I mean now that he has a job I guess will see...he will have a full paycheck ... and lets see now if that was the issue...money...it could be he does have a two girls well one lives with him...besides the baby....so it would be hard until he has some good savings to walk out. I would think...but he really does not say...actually I have not asked...I dont want him to think I am pressuring him or anything like that. Becuase I dont know if I would want to like move in with him. I would want him to leave but be on his own and see what he wants and for me to see what I want.
Yes I read your other post..how is that coming along?? How are you doing??
You need to walk away from this man and the entire situation. If you truly love him and believe in your heart that he is the one then tell him that and tell him that once he gets his life together(gets D, gets his own place whatever) then can start seeing you again. Make sure you tell him it's not an ultimatum - it's a decision you've made, that you aren't going to live with the drama and sharing a man that you love. And if he truly loves you he will understand and respect your decision. I know it's gonna be hard and I know he's gonna be hurt but he needs to take you out of the equation and do what needs to be done to either mend or end his M. You deserve so much more then what you are experiencing. Do not settle for anything less or you will end living a miserable life like his wife is now.
How was your weekend?? I have not seen you on messenger..im on now!!
I know what you mean about ur MM...I guess that was kinda wrong how it was said...but men are cocky and usually when they say something like that you know its them wanting to see you!! I just agree!! Let them have a big head!!
But I know you dont want him to think your waiting around on him and desperatly wanting to see him even if we are!! Just play non-chalant!!
Hard but it works most of the time!!
I have had much more drama girl...he came over friday and told me he asked her for a divorce...totally was not expecting this...see before this he told me sandy please dont leave me after everything im going through please dont...im like what do you mean...and then he said i told W i wanted a D...i was shocked - She said NO but he said yes and then she said how about a seperation...and I told MM maybe that was a good idea...you dont know what you have till its gone...so maybe you might love her and just dont realize it and things might work out...he was like no sandy I dont love her in that way. He said he had told her earlier in the week he did not want to be married but finally brought up the D. This is where we are at..I did not say much...and I left it alone. Dont know what to really say or do....
-Sandy
Anyhow this is where we are at...dont know whats going to happen...im just going to stand back and watch let it go...we are suppose to go out of town this weekend....but dont know if its going to happen...he says yes.
Will just see what happens...I am trying to be strong and let him come to me...I dont bother him at all.
=)
Edited 9/22/2003 2:02:12 AM ET by lexylew
I was shocked myself when he told me he asked her for a D. He said he had been saying the last few weeks he did not want to live with her...but finally said the D. And like your MM's W - she told his daughter..thats so wrong. Do not bring the kids involved. You cannot stay with someone becuase of the kids especially if your unhappy. How do you expect to make anyone happy if you cant make yourself.

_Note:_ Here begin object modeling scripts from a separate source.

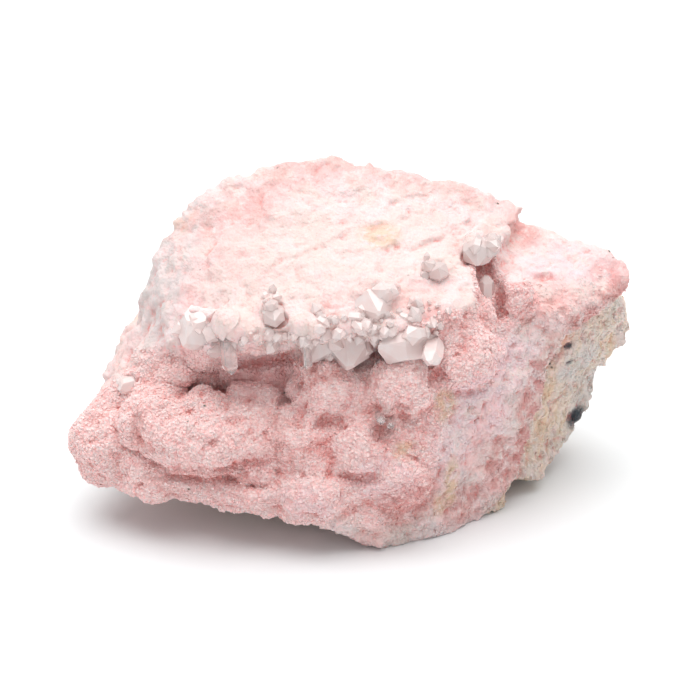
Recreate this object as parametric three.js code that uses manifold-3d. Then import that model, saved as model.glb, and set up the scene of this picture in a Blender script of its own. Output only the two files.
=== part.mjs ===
// Rhodochrosite specimen: a hand-sized lump of pink, druse-coated rhodochrosite on pale wall rock,
// with a ledge across its front and clear quartz crystals growing under and on the ledge.
//
// Millimetres, +Z up. The specimen lies as it rests on a table: +X runs along its length towards the
// horn-shaped corner, -Y is the showy, druse-coated side, and Z = 0 is the table. The origin is the
// middle of the bounding box's underside.
//
// The rock is one solid: convex blocks, each given by the corners of its broken faces, joined with
// domed druse lumps, less the hollows between them. Each crystal is a solid of its own, and stands in
// a socket that keeps it just clear of the rock.
import * as THREE from "three";
import { ConvexGeometry } from "three/addons/geometries/ConvexGeometry.js";
import { mergeVertices } from "three/addons/utils/BufferGeometryUtils.js";
import Module from "manifold-3d";

const wasm = await Module();
wasm.setup();

// ---------------------------------------------------------------- driving dimensions
const SOCKET_GAP = 0.3; // between a crystal and the rock round it
const MERGE_WITHIN = 1e-4; // vertices closer than this are one vertex
const DOME_DETAIL = 3; // subdivisions of the icosahedron behind each lump and hollow
const QUARTZ_SIDES = 6; // faces round a quartz prism
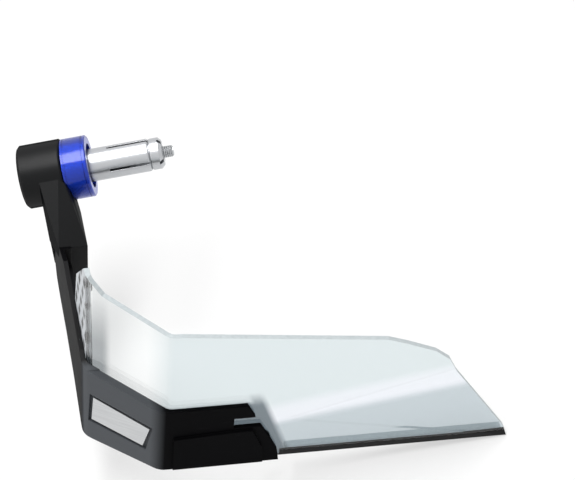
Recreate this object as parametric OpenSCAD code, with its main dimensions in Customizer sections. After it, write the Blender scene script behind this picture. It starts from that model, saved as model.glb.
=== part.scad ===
// Motorcycle hand guard with a clear wind deflector, left-hand side, clamped into the end of the handlebar.
// Millimetres. +X runs along the bar towards the middle of the motorcycle, -Y is forward, +Z is up.
// The origin is the centre of the collar's mouth, where the end of the bar comes to rest.

/* [Bar end] */
// Outer diameter of the collar
collar_d = 32; // [29:0.5:36]
// Length of the collar
collar_len = 13.5; // [12:0.5:18]
// Bore of the cup that takes the end of the bar
cup_d = 23; // [22.2:0.1:25]
// Depth of the cup
cup_depth = 5; // [3:0.5:7]
// Outer diameter of the expander sleeve
sleeve_d = 17; // [15.5:0.1:18.5]
// How far the sleeve stands out of the collar's mouth
sleeve_reach = 31; // [26:1:40]
// Number of slits in the sleeve
slit_count = 4; // [2:1:6]
// Width of one slit
slit_w = 1.4; // [0.8:0.1:2]
// Turn of the slits about the bar
slit_turn = -9; // [-45:1:45]
// Where the slits begin, measured from the collar's mouth
slit_start = 10; // [6:1:14]
// Length of the part of the wedge nut that stays outside the sleeve
wedge_head = 6.5; // [4:0.5:10]
// How far the wedge nut's cone enters the sleeve
wedge_cone = 11; // [8:1:15]
// Thread diameter of the clamp bolt
bolt_d = 6; // [5:0.5:6.5]
// How far the bolt's end stands out of the wedge nut
bolt_end = 5.5; // [2:0.5:10]

/* [Bracket] */
// Diameter of the bracket's hub
hub_d = 33; // [28:0.5:36]
// Length of the hub
hub_len = 22; // [20:0.5:28]
// Depth of the hole for the bolt's head
head_hole_depth = 10; // [8.5:0.5:12]
// Width of the arm where it leaves the hub
arm_w = 12.5; // [11:0.5:18]
// How far the kink lies in front of the bar
kink_fwd = 31; // [26:1:36]
// Height of the kink below the bar
kink_drop = 36; // [30:1:40]
// Height of the bracket's lug at the kink
lug_h = 30; // [26:1:34]
// Length of the lug, front to back
lug_len = 26; // [22:1:30]
// Thickness of the lug beside the blade
lug_t = 8.5; // [8:0.5:11]

/* [Blade] */
// How far the bar's outer end droops, seen against the blade
bar_rise = 13; // [8:0.5:16]
// How far the bar's outer end sweeps back, seen against the blade
bar_sweep = 7; // [3:0.5:10]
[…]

I cant believe your MM said he wanted to talk to an attorney...how funny both of ours!! Well my MM has not said anything about talking to an attorney but then again his cousin is one and he did his last divorce about 10yrs ago. So im not sure and im not fixing to say anything. He does keep saying MM (well his name) is going to meet sandys parents. See he has been wanting to meet my family but im like noway till you get your crap together. He kept going on and on with that e even made a song silly him. I just said not until you get your crap together and he just said sandy I am trying to I promise. He said you know your parents want to meet me...I said yes wanting and getting to meet you two different things...its not happening...he says it will!!
Im surprised I have not seen him in 3day since Friday its not like us not to go this long without seeing eachother...well I saw him Friday when he told me the news...Saturday it was my fault I was busy preparing for my sons bday...and Sunday well he left to the casinos with his sister and brother-n-law. And last night he was around my house but I was at the gym...SO I guess its just we have been so busy but still...its wierd...I brought that up this morning and he said yes I know I cant believe that he was like I miss you...he was like but you dont give me any credit...im like your right I dont!!